Struggling to implement parallel foreach...

Timon Gehr timon.gehr at gmx.ch
Tue Jun 18 00:17:06 UTC 2019


On 18.06.19 01:15, Manu wrote:
> On Tue, Jun 18, 2019 at 8:35 AM Timon Gehr via Digitalmars-d
> <digitalmars-d at puremagic.com> wrote:
>>
>> On 17.06.19 22:11, Manu wrote:
>>>
>>> Everything I need to make a strong case revolves around shared; and
>>> since nobody on this forum seems to know what to do with shared (we've
>>> been arguing about it and doing exactly nothing for the 10 years I've
>>> been watching),
>>
>> Lack of activity doesn't imply lack of knowledge, it can just be lack of
>> management.
>>
>> There is too little activity for most issues with the language that require:
>> a) breaking a ton of code
>> b) adding a new data qualifier
>>
>> It is worse if a) and b) are combined with a high specification and
>> implementation effort and nobody who can spend enough time on the
>> compiler has an in-depth understanding of what needs to be done in every
>> corner of the language.
>>
>> I know multiple options for what to do, but they involve either a) or
>> b).

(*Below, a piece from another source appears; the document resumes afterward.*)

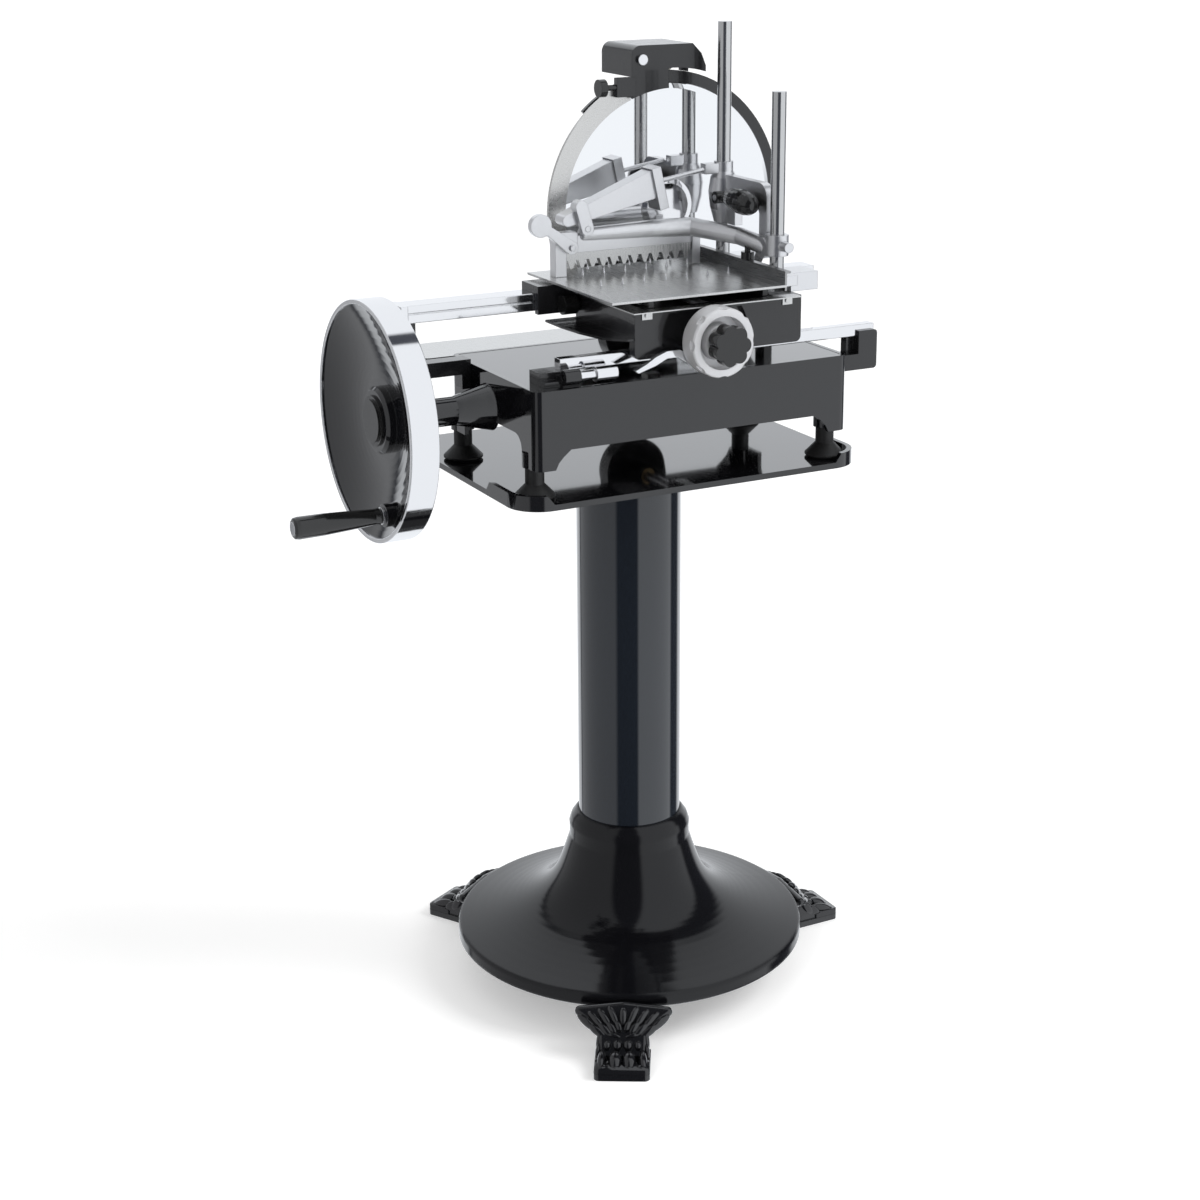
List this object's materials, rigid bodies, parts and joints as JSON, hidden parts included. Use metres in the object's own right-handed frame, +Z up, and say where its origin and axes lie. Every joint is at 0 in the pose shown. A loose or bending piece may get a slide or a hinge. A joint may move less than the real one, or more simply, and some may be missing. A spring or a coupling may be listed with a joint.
{
  "type": "hand crank meat slicer",
  "caption": "Hand crank meat slicer with a dished flywheel, large round blade, sliding carriage with meat clamp and thickness dial, on a cast pedestal with paw feet.",
  "frame": {"origin": "middle of the outline on the floor, under the stand", "axes": "+Z up, X along the carriage rail with the flywheel at -X, -Y towards the operator"},
  "size_m": [0.875, 0.6296, 1.363],
  "materials": {
    "gloss_black": "gloss",
    "column_black": "gloss",
    "black_cast": "satin",
    "chrome": "polished",
    "satin_steel": "satin",
    "dark_steel": "satin",
    "machined_steel": "machined",
    "cast_aluminium": "satin",
    "bronze": "machined",
    "black_rubber": "matt",
    "black_plastic": "gloss",
    "blade_mirror": "mirror",
    "stone_grey": "matt"
  },
  "bodies": {
    "frame": {"pedestal_base": "gloss_black", "paw_feet": "gloss_black", "column_tube": "column_black", "tie_rod": "machined_steel", "top_flange": "gloss_black", "tray": "gloss_black", "stand_screws": "chrome", "rubber_feet": "black_rubber", "base_casting": "gloss_black", "base_top_plate": "gloss_black", "receiving_plate": "satin_steel", "bearings": "bronze", "rail_brackets": "black_cast", "carriage_rail": "chrome", "front_bar": "chrome", "front_bar_bracket": "black_cast", "gear_case": "black_cast", "gear_case_cover": "black_cast", "guard_ring": "black_cast", "guard_band": "satin_steel", "sharpener_cover": "gloss_black", "sharpener_stones": "stone_grey", "lock_block": "black_cast", "lock_spring": "machined_steel"},
    "flywheel": {"flywheel_disc": "gloss_black", "flywheel_rim": "chrome", "hub_cap": "black_plastic", "flywheel_shaft": "machined_steel", "handle_spindle": "chrome"},
    "grip": {"handle_grip": "black_plastic"},
    "crank": {"crank_shaft": "machined_steel"},
    "cross": {"cross_shaft": "machined_steel"},
    "idler_low": {"lower_idler": "bronze"},
    "idler_up": {"upper_idler": "bronze"},
    "blade_spindle": {"blade_shaft": "chrome", "blade": "blade_mirror"},
    "carriage": {"carriage_body": "black_cast", "carriage_slider": "black_cast", "ledge_plate": "satin_steel"},
    "rocker": {"rocker_lever": "machined_steel"},
    "table": {"table_plate": "satin_steel", "table_spikes": "chrome", "fence": "dark_steel", "post_block": "cast_aluminium", "guide_posts": "satin_steel"},
    "feed": {"feed_screw": "machined_steel", "feed_knob": "black_plastic"},
    "dial": {"thickness_dial": "cast_aluminium"},
    "release": {"release_lever": "chrome"},
    "carriage_knob": {"side_knob": "black_plastic"},
    "plunger": {"lock_plunger": "chrome"},
    "clamp": {"clamp_slider": "cast_aluminium", "clamp_arm": "cast_aluminium", "gripper_comb": "satin_steel"},
    "clamp_grip": {"lock_grip": "black_plastic"},
    "press": {"press_plate": "cast_aluminium"},
    "thumb": {"thumb_lever": "cast_aluminium"},
    "tee": {"tee_knob": "black_plastic"},
    "button": {"sharpener_button": "chrome"},
    "ring_knob": {"guard_knob": "black_plastic"}
  },
  "joints": [
    {"name": "flywheel_spin", "type": "hinge", "parent": "frame", "child": "flywheel", "pos_m": [0.0925, -0.045, 0.884], "axis": [1, 0, 0], "continuous": true},
    {"name": "handle_grip_spin", "type": "hinge", "parent": "flywheel", "child": "grip", "pos_m": [-0.3775, -0.10321, 0.77451], "axis": [1, 0, 0], "continuous": true},
    {"name": "crank_spin", "type": "hinge", "parent": "frame", "child": "crank", "pos_m": [0.15207, -0.045, 0.9], "axis": [0, 0, 1], "continuous": true},
    {"name": "cross_shaft_spin", "type": "hinge", "parent": "frame", "child": "cross", "pos_m": [0.15207, 0, 0.846], "axis": [0, 1, 0], "continuous": true},
    {"name": "lower_idler_spin", "type": "hinge", "parent": "frame", "child": "idler_low", "pos_m": [0.16604, 0.1, 0.93111], "axis": [0, 1, 0], "continuous": true},
    {"name": "upper_idler_spin", "type": "hinge", "parent": "frame", "child": "idler_up", "pos_m": [0.18305, 0.1, 1.03472], "axis": [0, 1, 0], "continuous": true},
    {"name": "blade_spin", "type": "hinge", "parent": "frame", "child": "blade_spindle", "pos_m": [0.195, 0.08, 1.1075], "axis": [0, 1, 0], "continuous": true},
    {"name": "carriage_slide", "type": "slide", "parent": "frame", "child": "carriage", "axis": [1, 0, 0], "range_m": [-0.18, 0.085]},
    {"name": "rocker_swing", "type": "hinge", "parent": "frame", "child": "rocker", "pos_m": [0.15207, 0.052, 0.915], "axis": [0, 0, 1], "range_deg": [-49, 23.5]},
    {"name": "table_feed", "type": "slide", "parent": "carriage", "child": "table", "axis": [0, 1, 0], "range_m": [-0.12, 0]},
    {"name": "feed_screw_turn", "type": "hinge", "parent": "carriage", "child": "feed", "pos_m": [0.1135, -0.1, 0.976], "axis": [0, 1, 0], "range_deg": [-4320, 0]},
    {"name": "thickness_dial_turn", "type": "hinge", "parent": "carriage", "child": "dial", "pos_m": [0.1135, -0.2, 0.976], "axis": [0, 1, 0], "range_deg": [0, 270]},
    {"name": "release_lever_turn", "type": "hinge", "parent": "carriage", "child": "release", "pos_m": [0.0785, -0.189, 0.964], "axis": [0, 1, 0], "range_deg": [0, 20]},
    {"name": "side_knob_turn", "type": "hinge", "parent": "carriage", "child": "carriage_knob", "pos_m": [-0.0075, -0.022, 1.0035], "axis": [1, 0, 0], "range_deg": [0, 360]},
    {"name": "lock_plunger_pull", "type": "slide", "parent": "frame", "child": "plunger", "axis": [1, 0, 0], "range_m": [0, 0.006], "stiffness_N_per_m": 400, "springref_m": -0.004},
    {"name": "clamp_slide", "type": "slide", "parent": "table", "child": "clamp", "axis": [0, 0, 1], "range_m": [0, 0.185]},
    {"name": "lock_grip_turn", "type": "hinge", "parent": "clamp", "child": "clamp_grip", "pos_m": [0.2355, -0.002, 1.127], "axis": [1, 0, 0], "range_deg": [-35, 0]},
    {"name": "press_plate_swing", "type": "hinge", "parent": "clamp", "child": "press", "pos_m": [0.032, 0.02, 1.098], "axis": [0, 1, 0], "range_deg": [-10, 0]},
    {"name": "thumb_lever_press", "type": "hinge", "parent": "clamp", "child": "thumb", "pos_m": [0.0095, 0.007, 1.074], "axis": [0, 1, 0], "range_deg": [0, 15]},
    {"name": "tee_knob_turn", "type": "hinge", "parent": "clamp", "child": "tee", "pos_m": [0.2385, -0.072, 1.06], "axis": [0, 0, 1], "range_deg": [0, 360]},
    {"name": "sharpener_button_press", "type": "slide", "parent": "frame", "child": "button", "axis": [0, 1, 0], "range_m": [0, 0.004], "stiffness_N_per_m": 300, "springref_m": -0.003},
    {"name": "guard_knob_turn", "type": "hinge", "parent": "frame", "child": "ring_knob", "pos_m": [0.0925, 0.0625, 1.2765], "axis": [1, 0, 0], "range_deg": [0, 360]}
  ],
  "couplings": [
    {"joint": "crank_spin", "follows": "flywheel_spin", "ratio": -1},
    {"joint": "cross_shaft_spin", "follows": "flywheel_spin", "ratio": 1},
    {"joint": "lower_idler_spin", "follows": "flywheel_spin", "ratio": -0.68293},
    {"joint": "upper_idler_spin", "follows": "flywheel_spin", "ratio": 0.65116},
    {"joint": "blade_spin", "follows": "flywheel_spin", "ratio": -1.75},
    {"joint": "rocker_swing", "follows": "carriage_slide", "rad_per_m": 4.7},
    {"joint": "feed_screw_turn", "follows": "table_feed", "rad_per_m": 628.3}
  ]
}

So do your suggestions. This is why there hasn't been enough
>> activity, it is not a lack of theoretical understanding from every
>> single forum poster.
> 
> It took a mammoth effort to arrive at agreement that shared can't
> read/write. That's uncontroversial, trivial to implement, and won't
> break anything that's not already critically broken.
> Can we start there?
> ...

See my last post. I don't think we are there yet. Walter is actually 
leaning towards allowing default access on `shared` variables with 
sequential consistency guarantees.
I don't think he is on board with the redefinition of `shared` to 
`threadsafe`. For `threadsafe`, default access on unshared data must 
obviously be disallowed. For `shared` this is less obvious if you don't 
already assume it has the new meaning.

>>> I think I'm uniquely positioned to move the bar
>>> forward here and make something that's actually useful, and
>>> demonstrated what shared is actually for.
>>
>> I think you have useful perspectives on the application side and the
>> prioritization of issues to help adoption in your industry, but this
>> does not always translate to useful insights on language design. Our
>> conversations should involve more of you talking about important
>> applications and me talking about language design.
>>
>> Of course, this is all useless unless someone writes DIPs and someone
>> implements them.
> 
> Just write a patch. I will use a forked language and prove that it
> works or not. I would gladly never post in this forum again in my
> life; I hate this process more more than I can describe.
> 

Unfortunately I have another paper deadline in a few weeks, but maybe I 
can set aside a few weekends this summer to try to fix function qualifiers.